- SUPPLIED INFORMATION -

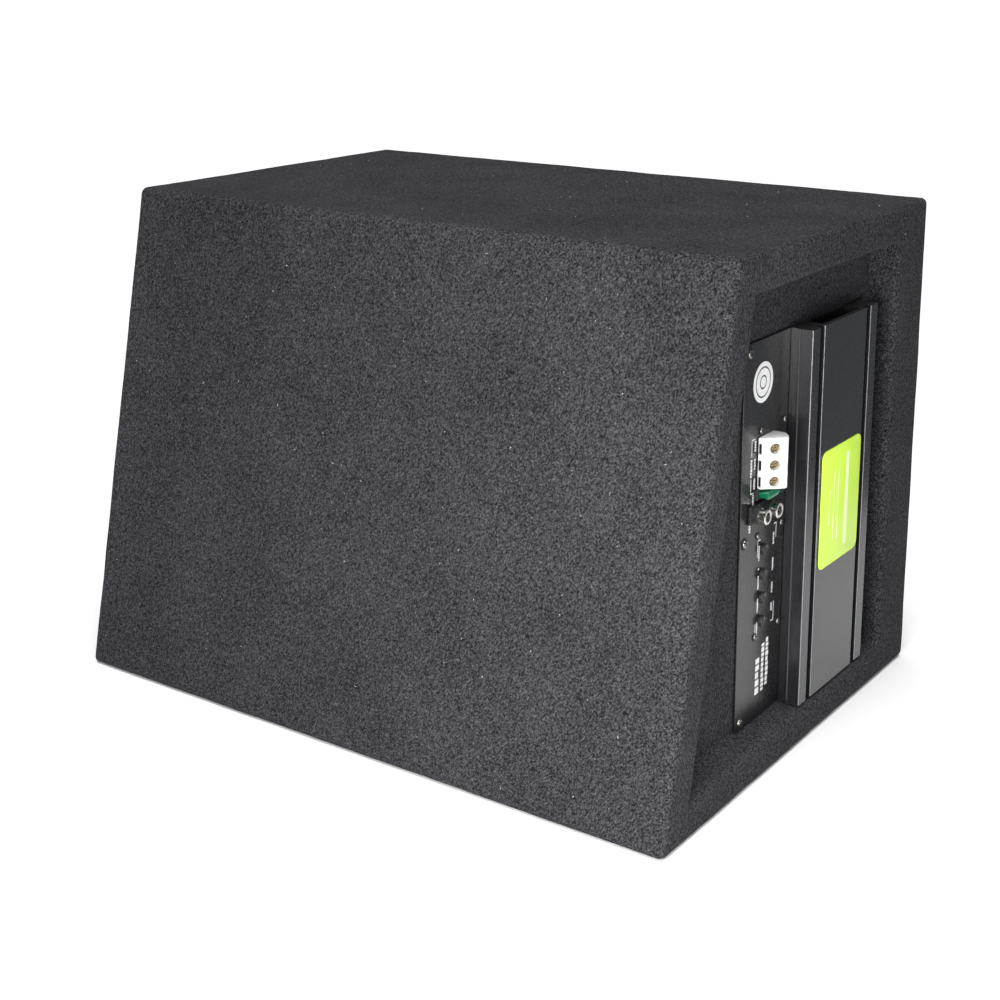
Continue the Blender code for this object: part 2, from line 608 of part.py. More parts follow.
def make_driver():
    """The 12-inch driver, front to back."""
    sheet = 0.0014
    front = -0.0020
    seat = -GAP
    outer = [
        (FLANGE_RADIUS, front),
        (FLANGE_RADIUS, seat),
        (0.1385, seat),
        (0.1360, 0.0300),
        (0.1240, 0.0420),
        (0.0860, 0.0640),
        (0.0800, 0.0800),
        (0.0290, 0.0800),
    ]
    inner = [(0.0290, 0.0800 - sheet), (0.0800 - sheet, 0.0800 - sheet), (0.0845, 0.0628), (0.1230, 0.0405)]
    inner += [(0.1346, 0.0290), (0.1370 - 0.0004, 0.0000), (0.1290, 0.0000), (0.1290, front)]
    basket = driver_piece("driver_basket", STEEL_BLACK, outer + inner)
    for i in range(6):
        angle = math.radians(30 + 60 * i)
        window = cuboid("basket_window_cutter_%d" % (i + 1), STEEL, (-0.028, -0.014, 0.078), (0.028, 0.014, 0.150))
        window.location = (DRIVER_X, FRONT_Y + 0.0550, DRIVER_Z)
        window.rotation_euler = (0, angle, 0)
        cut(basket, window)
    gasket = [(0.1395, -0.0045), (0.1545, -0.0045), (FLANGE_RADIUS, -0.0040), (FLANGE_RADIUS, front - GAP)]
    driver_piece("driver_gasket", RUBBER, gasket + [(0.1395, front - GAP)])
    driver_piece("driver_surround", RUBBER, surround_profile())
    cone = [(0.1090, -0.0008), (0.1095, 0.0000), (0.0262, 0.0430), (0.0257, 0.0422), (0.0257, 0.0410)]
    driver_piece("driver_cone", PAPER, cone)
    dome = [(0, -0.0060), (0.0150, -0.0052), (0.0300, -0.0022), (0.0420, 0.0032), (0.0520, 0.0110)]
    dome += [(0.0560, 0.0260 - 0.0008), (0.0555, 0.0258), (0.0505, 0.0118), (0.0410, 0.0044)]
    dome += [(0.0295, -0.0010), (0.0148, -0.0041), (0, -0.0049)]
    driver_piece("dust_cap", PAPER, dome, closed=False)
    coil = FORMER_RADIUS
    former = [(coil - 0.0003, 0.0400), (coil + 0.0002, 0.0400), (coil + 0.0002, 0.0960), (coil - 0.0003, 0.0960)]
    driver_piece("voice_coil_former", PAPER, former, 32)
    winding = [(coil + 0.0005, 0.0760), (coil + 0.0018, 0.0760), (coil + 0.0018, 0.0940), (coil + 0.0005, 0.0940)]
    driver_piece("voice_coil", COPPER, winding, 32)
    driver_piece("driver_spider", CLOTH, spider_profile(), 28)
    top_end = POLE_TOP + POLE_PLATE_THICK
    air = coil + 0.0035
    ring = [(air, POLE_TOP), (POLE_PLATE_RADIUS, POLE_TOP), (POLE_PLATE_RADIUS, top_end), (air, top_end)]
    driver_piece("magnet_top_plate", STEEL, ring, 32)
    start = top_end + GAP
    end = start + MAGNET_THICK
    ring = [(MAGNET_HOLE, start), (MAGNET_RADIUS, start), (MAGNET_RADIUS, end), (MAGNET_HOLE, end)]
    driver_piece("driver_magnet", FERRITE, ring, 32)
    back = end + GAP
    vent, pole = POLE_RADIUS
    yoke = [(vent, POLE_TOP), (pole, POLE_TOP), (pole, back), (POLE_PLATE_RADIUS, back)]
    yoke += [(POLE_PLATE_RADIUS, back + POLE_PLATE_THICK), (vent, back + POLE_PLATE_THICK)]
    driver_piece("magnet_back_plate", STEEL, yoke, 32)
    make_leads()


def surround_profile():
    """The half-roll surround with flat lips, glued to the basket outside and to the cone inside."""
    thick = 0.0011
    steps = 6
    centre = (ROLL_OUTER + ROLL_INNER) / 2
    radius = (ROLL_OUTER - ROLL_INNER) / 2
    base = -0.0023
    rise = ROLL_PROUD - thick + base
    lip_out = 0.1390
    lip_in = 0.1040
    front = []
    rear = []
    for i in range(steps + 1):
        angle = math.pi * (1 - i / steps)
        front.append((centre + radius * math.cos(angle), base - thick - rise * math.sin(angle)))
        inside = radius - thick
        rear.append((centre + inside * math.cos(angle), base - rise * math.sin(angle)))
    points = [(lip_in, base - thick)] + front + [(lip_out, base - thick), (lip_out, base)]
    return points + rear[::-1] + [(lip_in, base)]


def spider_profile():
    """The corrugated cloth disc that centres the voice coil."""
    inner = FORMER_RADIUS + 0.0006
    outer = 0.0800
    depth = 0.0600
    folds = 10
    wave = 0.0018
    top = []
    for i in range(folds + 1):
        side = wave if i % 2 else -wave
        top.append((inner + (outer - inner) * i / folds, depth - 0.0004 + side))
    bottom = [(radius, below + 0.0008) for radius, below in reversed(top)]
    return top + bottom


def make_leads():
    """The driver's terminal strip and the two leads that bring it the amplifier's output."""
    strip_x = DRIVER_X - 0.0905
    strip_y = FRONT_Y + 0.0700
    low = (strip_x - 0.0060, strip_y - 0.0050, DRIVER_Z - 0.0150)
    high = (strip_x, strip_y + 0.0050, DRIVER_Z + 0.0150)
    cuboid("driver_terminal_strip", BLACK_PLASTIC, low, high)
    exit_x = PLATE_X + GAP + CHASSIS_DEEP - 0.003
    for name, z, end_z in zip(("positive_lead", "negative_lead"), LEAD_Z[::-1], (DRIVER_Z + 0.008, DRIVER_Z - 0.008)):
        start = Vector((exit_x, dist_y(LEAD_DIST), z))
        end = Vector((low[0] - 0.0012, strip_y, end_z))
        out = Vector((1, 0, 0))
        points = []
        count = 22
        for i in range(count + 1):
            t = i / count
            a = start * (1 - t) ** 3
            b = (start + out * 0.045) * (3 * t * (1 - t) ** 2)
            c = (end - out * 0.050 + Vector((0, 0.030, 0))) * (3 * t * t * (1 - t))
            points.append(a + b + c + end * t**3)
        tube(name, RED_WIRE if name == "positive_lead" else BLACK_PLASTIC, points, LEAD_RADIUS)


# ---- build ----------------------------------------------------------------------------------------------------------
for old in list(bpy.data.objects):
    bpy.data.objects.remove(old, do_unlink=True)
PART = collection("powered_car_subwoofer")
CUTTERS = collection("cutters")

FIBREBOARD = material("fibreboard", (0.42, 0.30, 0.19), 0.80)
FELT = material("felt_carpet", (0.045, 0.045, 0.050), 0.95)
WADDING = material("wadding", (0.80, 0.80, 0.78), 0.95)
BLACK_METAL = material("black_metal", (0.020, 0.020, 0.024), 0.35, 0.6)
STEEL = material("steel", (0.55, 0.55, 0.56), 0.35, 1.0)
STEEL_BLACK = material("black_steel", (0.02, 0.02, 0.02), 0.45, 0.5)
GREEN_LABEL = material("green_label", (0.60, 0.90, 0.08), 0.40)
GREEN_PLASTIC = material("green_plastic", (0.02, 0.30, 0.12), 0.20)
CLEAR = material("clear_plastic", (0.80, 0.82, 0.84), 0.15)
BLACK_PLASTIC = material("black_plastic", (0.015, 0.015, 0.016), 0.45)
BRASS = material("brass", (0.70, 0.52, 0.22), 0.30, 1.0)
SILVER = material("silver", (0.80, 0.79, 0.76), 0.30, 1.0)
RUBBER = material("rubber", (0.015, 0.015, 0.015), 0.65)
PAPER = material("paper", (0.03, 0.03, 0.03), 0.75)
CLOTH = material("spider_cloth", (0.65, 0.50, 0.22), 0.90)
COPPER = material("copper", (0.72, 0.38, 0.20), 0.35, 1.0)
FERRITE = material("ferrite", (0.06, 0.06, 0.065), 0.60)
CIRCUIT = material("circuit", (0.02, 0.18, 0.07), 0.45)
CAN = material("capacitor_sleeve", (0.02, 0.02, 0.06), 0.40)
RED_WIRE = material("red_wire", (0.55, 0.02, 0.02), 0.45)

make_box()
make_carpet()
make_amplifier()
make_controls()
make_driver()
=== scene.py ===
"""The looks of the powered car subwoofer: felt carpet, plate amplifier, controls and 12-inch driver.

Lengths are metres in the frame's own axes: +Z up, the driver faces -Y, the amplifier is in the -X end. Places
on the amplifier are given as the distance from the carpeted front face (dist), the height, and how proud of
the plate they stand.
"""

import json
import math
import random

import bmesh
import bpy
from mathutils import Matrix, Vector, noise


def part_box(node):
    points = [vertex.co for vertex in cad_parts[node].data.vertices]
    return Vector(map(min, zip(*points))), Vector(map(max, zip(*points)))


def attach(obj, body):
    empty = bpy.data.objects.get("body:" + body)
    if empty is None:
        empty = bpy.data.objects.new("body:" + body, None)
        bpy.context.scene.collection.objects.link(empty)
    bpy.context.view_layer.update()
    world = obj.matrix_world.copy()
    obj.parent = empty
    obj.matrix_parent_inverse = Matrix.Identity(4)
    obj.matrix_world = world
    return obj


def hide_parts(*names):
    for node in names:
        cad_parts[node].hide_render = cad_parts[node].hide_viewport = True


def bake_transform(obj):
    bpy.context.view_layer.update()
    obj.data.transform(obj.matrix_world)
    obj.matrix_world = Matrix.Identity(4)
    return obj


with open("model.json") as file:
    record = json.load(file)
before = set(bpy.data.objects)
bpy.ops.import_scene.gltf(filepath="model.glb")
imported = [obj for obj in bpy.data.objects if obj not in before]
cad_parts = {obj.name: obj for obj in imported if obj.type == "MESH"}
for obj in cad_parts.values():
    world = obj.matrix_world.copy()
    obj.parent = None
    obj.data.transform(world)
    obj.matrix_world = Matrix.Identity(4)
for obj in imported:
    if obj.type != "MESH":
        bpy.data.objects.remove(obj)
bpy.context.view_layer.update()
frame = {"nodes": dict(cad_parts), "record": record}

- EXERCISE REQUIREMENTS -
Everything from the line with "0.30, 0.19), 0.80)" through the line with "obj.matrix_world = world" is to be output exactly; leave out all other lines.

- EXPECTED OUTPUT -
FIBREBOARD = material("fibreboard", (0.42, 0.30, 0.19), 0.80)
FELT = material("felt_carpet", (0.045, 0.045, 0.050), 0.95)
WADDING = material("wadding", (0.80, 0.80, 0.78), 0.95)
BLACK_METAL = material("black_metal", (0.020, 0.020, 0.024), 0.35, 0.6)
STEEL = material("steel", (0.55, 0.55, 0.56), 0.35, 1.0)
STEEL_BLACK = material("black_steel", (0.02, 0.02, 0.02), 0.45, 0.5)
GREEN_LABEL = material("green_label", (0.60, 0.90, 0.08), 0.40)
GREEN_PLASTIC = material("green_plastic", (0.02, 0.30, 0.12), 0.20)
CLEAR = material("clear_plastic", (0.80, 0.82, 0.84), 0.15)
BLACK_PLASTIC = material("black_plastic", (0.015, 0.015, 0.016), 0.45)
BRASS = material("brass", (0.70, 0.52, 0.22), 0.30, 1.0)
SILVER = material("silver", (0.80, 0.79, 0.76), 0.30, 1.0)
RUBBER = material("rubber", (0.015, 0.015, 0.015), 0.65)
PAPER = material("paper", (0.03, 0.03, 0.03), 0.75)
CLOTH = material("spider_cloth", (0.65, 0.50, 0.22), 0.90)
COPPER = material("copper", (0.72, 0.38, 0.20), 0.35, 1.0)
FERRITE = material("ferrite", (0.06, 0.06, 0.065), 0.60)
CIRCUIT = material("circuit", (0.02, 0.18, 0.07), 0.45)
CAN = material("capacitor_sleeve", (0.02, 0.02, 0.06), 0.40)
RED_WIRE = material("red_wire", (0.55, 0.02, 0.02), 0.45)

make_box()
make_carpet()
make_amplifier()
make_controls()
make_driver()
=== scene.py ===
"""The looks of the powered car subwoofer: felt carpet, plate amplifier, controls and 12-inch driver.

Lengths are metres in the frame's own axes: +Z up, the driver faces -Y, the amplifier is in the -X end. Places
on the amplifier are given as the distance from the carpeted front face (dist), the height, and how proud of
the plate they stand.
"""

import json
import math
import random

import bmesh
import bpy
from mathutils import Matrix, Vector, noise


def part_box(node):
    points = [vertex.co for vertex in cad_parts[node].data.vertices]
    return Vector(map(min, zip(*points))), Vector(map(max, zip(*points)))


def attach(obj, body):
    empty = bpy.data.objects.get("body:" + body)
    if empty is None:
        empty = bpy.data.objects.new("body:" + body, None)
        bpy.context.scene.collection.objects.link(empty)
    bpy.context.view_layer.update()
    world = obj.matrix_world.copy()
    obj.parent = empty
    obj.matrix_parent_inverse = Matrix.Identity(4)
    obj.matrix_world = world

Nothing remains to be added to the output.